1. Chureito Pagoda, Fujiyoshida
A visit to Japan would not be complete for us without seeing the highest peak of the country, a famous Fuji volcanoe. Shortly after our arrival to Tokyo we decided to go to Five Lakes District on the northern slopes of Mt Fuji. It turned out that the highland areas had not heard about spring yet. What is even worse during our visit to Arakura Sengen shrine and Chureito Pagoda we could not see the peak of Fuji at all. It was all covered in clouds! We were a bit disappointed and we promised to ourselves that if time allows we will come back in 10 days at a very end of our trip.
Mt Fuji and cherry blossom
On our last day in Japan we were flying back to Australia at 6:30 pm. Previous evening we made it back to Tokyo and decided that we use all the time that we have left ( it wasn’t much of it!) to visit Five Lakes District again. We left our luggage in a locker on Tokyo station and took a train to Otsuki. From there we hopped on Fujikyu Rail which is designed for tourists willing to travel to Mt Fuji (it was not included in JR Pass and costed us 960 JPY per person). It took 35 minutes to get to Shimo-Yoshida station. From there it was 10 minute walk to the entry of the shrine. 400 steps higher was the goal of our time pressured excursion – the most picturesquely located pagoda in entire Japan. We only had an hour for sightseeing and we still had to rush to make it on time for return train , but it was definitly worth it.

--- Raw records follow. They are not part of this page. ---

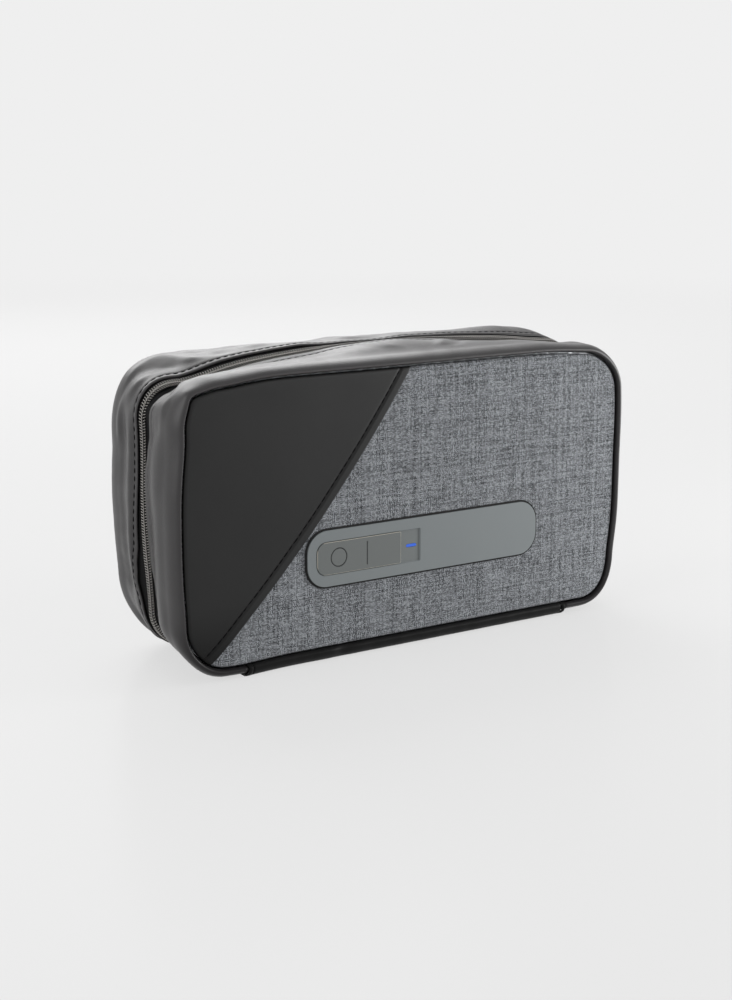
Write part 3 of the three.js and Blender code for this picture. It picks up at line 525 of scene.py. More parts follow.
@dataclass(frozen=True)
class Glow(Finish):
    """A light pipe of clear acrylic, lit from behind: a glow that is a little uneven."""

    light: str = "#4377e4"
    strength: float = 0.34
    halo: float = 1.2
    halo_detail: float = 1.0

    def pattern(self, tree: Tree) -> dict:
        """The lit colour, which shines by itself.

        Args:
            tree: The material's node tree.

        Returns:
            The surface inputs that the pattern feeds.
        """
        row = add(tree, "ShaderNodeTexCoord").outputs[Chart.ROW.value]
        uneven = add(tree, "ShaderNodeTexNoise", spots(row, self.halo, self.halo_detail)).outputs[0]
        lit = add(tree, "ShaderNodeMix", self.shades(uneven), data_type="RGBA").outputs[2]
        return {"Emission Color": lit, "Emission Strength": self.strength}


@dataclass(frozen=True)
class Quartz(Finish):
    """Fused quartz glass: clear, with a polished face."""

    haze: float = 2.5
    haze_detail: float = 3.0
    clean: float = 0.02
    handled: float = 0.08

    def pattern(self, tree: Tree) -> dict:
        """Clear glass with the faintest haze of handling.

        Args:
            tree: The material's node tree.

        Returns:
            The surface inputs that the pattern feeds.
        """
        row = add(tree, "ShaderNodeTexCoord").outputs[Chart.ROW.value]
        haze = add(tree, "ShaderNodeTexNoise", spots(row, self.haze, self.haze_detail)).outputs[0]
        hazed = {"Value": haze, "To Min": self.clean, "To Max": self.handled}
        return {"Transmission Weight": 1.0, "Roughness": add(tree, "ShaderNodeMapRange", hazed).outputs[0]}


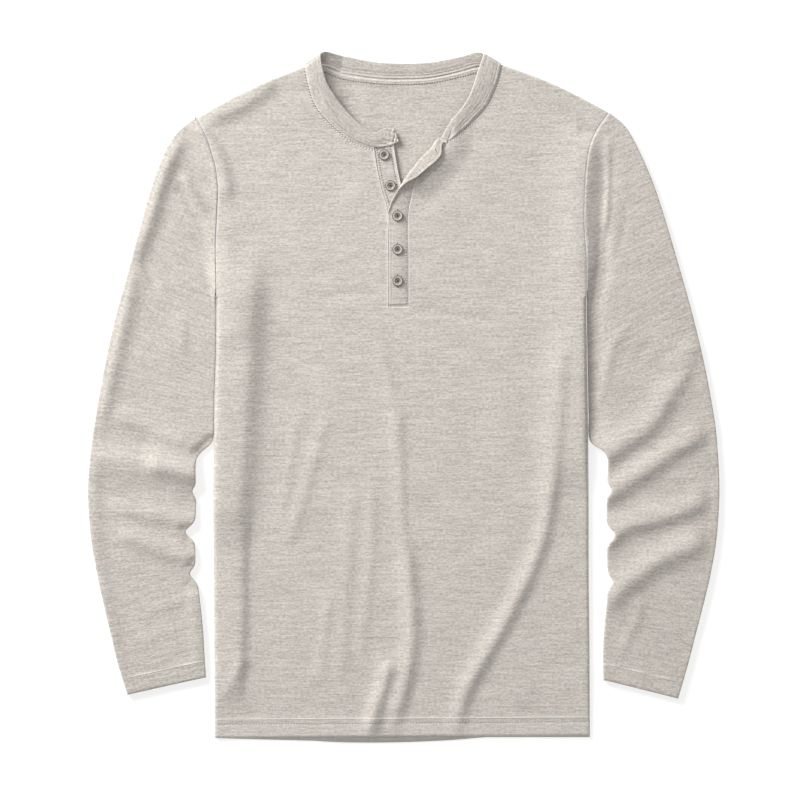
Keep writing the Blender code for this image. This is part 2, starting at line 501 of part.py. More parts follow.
def build_sleeve(name, sections, notches, creases, armhole, outward, material, collection):
    """A sleeve as a flat tube: a flat underside, a rolled outer and inner edge and a folded top."""
    rows = notched(sections, notches, outward)
    from_outer, from_inner = inward_directions(rows)
    top_shares = np.linspace(0.0, 1.0, SLEEVE_COLUMNS)
    under_shares = np.linspace(1.0, 0.0, SLEEVE_UNDER_COLUMNS)
    plan = []
    for number, row in enumerate(rows):
        outer, inner = row[0:2], row[2:4]
        start = outer + SLEEVE_ROLL * from_outer[number]
        stop = inner + SLEEVE_ROLL * from_inner[number]
        strength = max(0.0, 1.0 - number / BOWED_ROWS) ** 2
        fan = FAN_EASE[number] if number < len(FAN_EASE) else 0.0
        line = []
        for shares in (top_shares, under_shares):
            bow = bow_of(armhole, shares) * strength
            arch = np.sin(pi * shares)
            bow[:, 0] += outward * (SEAM_EASE * arch + fan * np.sqrt(np.abs(arch)))
            line.append(start + np.outer(shares, stop - start) + bow)
        rolls = [SLEEVE_ROLL * (1.0 - sin(angle)) for angle in ROLL_ANGLES]
        inner_roll = [inner + reach * from_inner[number] for reach in rolls]
        outer_roll = [outer + reach * from_outer[number] for reach in rolls]
        plan.append(np.vstack([line[0], inner_roll, line[1], outer_roll]))
    plan = np.array(plan)
    x, y = plan[..., 0], plan[..., 1]
    seam_share = np.clip(np.arange(len(rows)) / 3.0, 0.0, 1.0)[:, None]
    free = soft_floor(SLEEVE_REST + crease_height(x, y, creases), SLEEVE_LOWEST)
    sewn = np.maximum(front_height(x, y), SLEEVE_LOWEST + 1.2)
    top = seam_share * free + (1.0 - seam_share) * sewn
    height = np.zeros_like(top)
    height[:, :SLEEVE_COLUMNS] = top[:, :SLEEVE_COLUMNS]
    outer_roll = SLEEVE_COLUMNS + len(ROLL_ANGLES) + SLEEVE_UNDER_COLUMNS
    for k, angle in enumerate(ROLL_ANGLES):
        height[:, SLEEVE_COLUMNS + k] = top[:, SLEEVE_COLUMNS - 1] * 0.5 * (1.0 + cos(angle))
        height[:, outer_roll + k] = top[:, 0] * 0.5 * (1.0 - cos(angle))
    points = np.dstack([plan, height]).reshape(-1, 3)
    faces = grid_faces(len(rows), plan.shape[1], closed=True)
    if outward < 0.0:
        faces = [face[::-1] for face in faces]
    return add_wall(name, points, faces, WALL, material, collection)


def build_neckband(material, collection):
    """The neckband as a strip, its seam edge to its top edge, that folds over at both shoulders."""
    steps = [row.steps for row in NECKBAND_ROWS]
    rows = smooth_line([row[0:6] for row in NECKBAND_ROWS], steps)
    across = np.linspace(0.0, 1.0, 4)
    points = []
    for row in rows:
        seam, top = row[0:3], row[3:6]
        for share in across:
            crown = 0.5 * sin(pi * share)
            points.append(seam + (top - seam) * share + (0.0, 0.0, crown))
    faces = [face[::-1] for face in grid_faces(len(rows), len(across))]
    return add_wall("neckband", points, faces, BAND_WALL, material, collection)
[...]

10 days had passed from our last visit and the landscape was completly transformed. Thousand of cherry blossom decorated the slopes and symetric, majestic Mt Fuji was the most stunning background to it.
Maybe Chuerito Pagoda is not the oldest, the biggest or the richest shrine in Japan, but its postcard-worthy location secured its win in our TOP 5 countdown. This is the view that we hopped for while we were planning our trip months before. Seeing it with our own eyes gave us a feeling of fulfillment and pure joy. This moment will last in our memories forever.